Natural diamonds are known to originate in the Earth’s mantle under extreme pressure. However, diamonds can avoid the crush thanks to a new laboratory method.

Scientists can now produce cost-effective, lab-grown diamonds in just 150 minutes that look identical to a natural diamond.

A research team led by Rod Ruoff at the Institute of Basic Science (IBS) at the Ulsan National Institute of Science and Technology (UNIST) in South Korea has developed a novel technique for producing diamonds in the lab without extreme pressure.

Longer films and larger diamond crystals, which have many applications in contemporary electronics and optics, may be made easier by the technique, the researchers claim in Interesting Engineering.

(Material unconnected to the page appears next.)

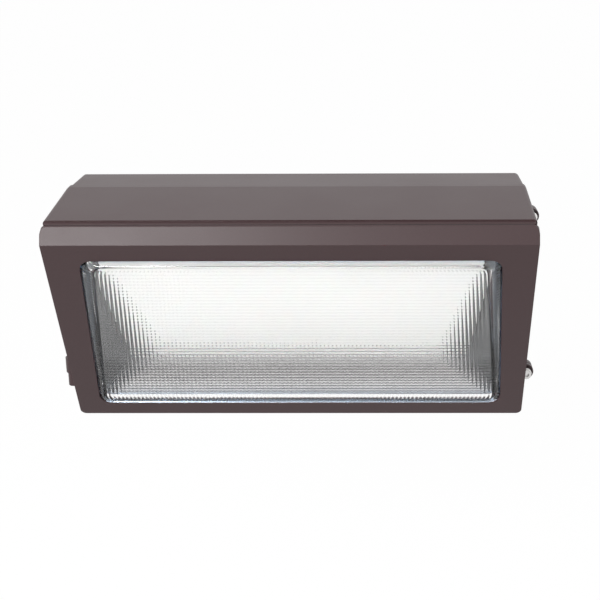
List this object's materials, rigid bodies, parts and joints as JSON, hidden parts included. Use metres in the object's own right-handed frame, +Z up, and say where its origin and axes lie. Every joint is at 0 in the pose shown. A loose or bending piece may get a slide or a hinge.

Artificial or lab-grown diamonds are not a recent finding. Using molten iron sulphide, General Electric found this process almost 50 years ago. The Earth’s mantle, where diamonds are naturally created, is replicated using the High-Pressure, High-Temperature (HPHT) process.

The liquid metal transforms into diamonds when temperatures hit 2,552 degrees Fahrenheit (1400 degrees Celsius) and pressure reaches at least five gigapascals (1 Pa = 10,000 atm).

The alternative method, chemical vapour deposition (CVD), is less pressure-sensitive but necessitates specialised equipment for semiconductor production.

In all processes, a diamond seed is used to help start the diamond manufacturing process. The UNIST team’s solution, on the other hand, avoids this requirement by placing the diamonds at standard atmospheric pressure.

Many years ago, Ruoff recognized that diamond synthesis may not require higher pressures. A 2017 study found that when exposed to methane gas, liquid gallium dissolves carbon atoms and bonds them together to form a solid sheet-like graphene.

Ruoff believed that under the correct conditions, this method could also produce diamonds and began working to develop it.

For future applications, the biggest question now is how far the technique can be pushed. Ruoff’s team has already used it to make diamond films composed of thousands of tiny crystals packed cheek by jowl. Ciraldo notes that such films can already be made at low pressure by a mature technique called chemical vapor deposition, but it requires more expensive semiconductor fabrication equipment. The multitude of crystals can also degrade the performance of electronics made from the films. Ruoff’s hopes the technique can eventually produce thin films consisting of a single layer of pure diamond.

In the meantime, Ruoff predicts, many more labs will start to experiment with the new easy-bake recipe for diamonds. “A lot of labs around the world are going to start cooking things up,” he says.

In 2015, lab-grown diamonds made up less than one percent of the global sales but that amount jumped to roughly 20 percent by the end of last year. 

This could be in response to the drop in price, with lab-grown diamonds costing a fraction of what people would shill out for a naturally grown one.

A two-carat round-cut diamond with a high color and clarity typically costs between $13,000 and $14,000, but lab-grown diamonds are a fraction of that price, costing $1,000.

‘Prices of lab-grown diamonds are falling. The reason is because of simple supply and demand. So many manufacturers are coming out and flooding the market with them, which is causing prices to dive,’ Mehul Sompura, CEO of Diamond Hedge, a diamond price comparison tool, told CBS MoneyWatch.